The OpenAIRE repository guide advises users to check the availability of a suitable repository in following order:

  1. The most effective option (if available) is to maintain the data in accordance with acknowledged discipline-specific criteria using an established, dedicated (external) data archive or repository that caters specifically to the study domain.
  2. Making use of institutional data repositories is the second-best option.
  3. If none of those options is practical, a free data repository should be used.

Up-to-date lists of available registered data repositories can be found at re3data and FAIRsharing.

Institutional support network (data stewards, ethics boards, IP, legal and financial offices) need to guide researchers in safeguarding data management responsibilities and resources.

Conclusion

You will have the advantage of saving time and resources by planning how to FAIRify your data in the early phases of your research endeavour. To put this into action, a data management strategy, or DMP, must be written. A DMP is also where you outline your data collection, storage, processing, sharing, and disposal procedures. Planning the management and FAIRification of your data reduces the possibility of issues down the road, whether they be practical, legal, or technical.
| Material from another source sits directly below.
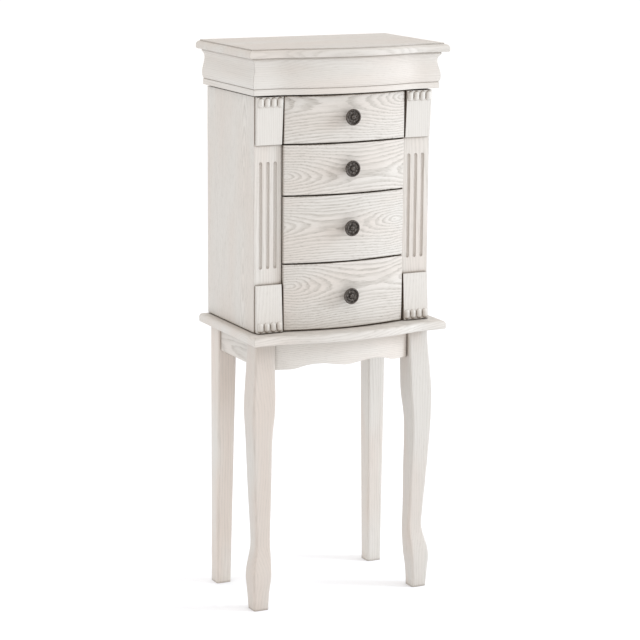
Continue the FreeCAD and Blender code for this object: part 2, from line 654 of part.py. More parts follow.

Keep in mind that creating FAIR data is a complex process. Consider how you can make your data FAIR one step at a time at each stage of the creation, collection, documentation, storage, sharing, archiving, and preservation processes. The framework for the rest of your study planning is laid by incorporating your data documentation. Imagine you want to use a dataset that was generated by another researcher and how you would like it to be found. Hope this quick introduction to FAIR data management solutions will help you improve not only your experience with data but also influence others by using your guidance and FAIRified resources.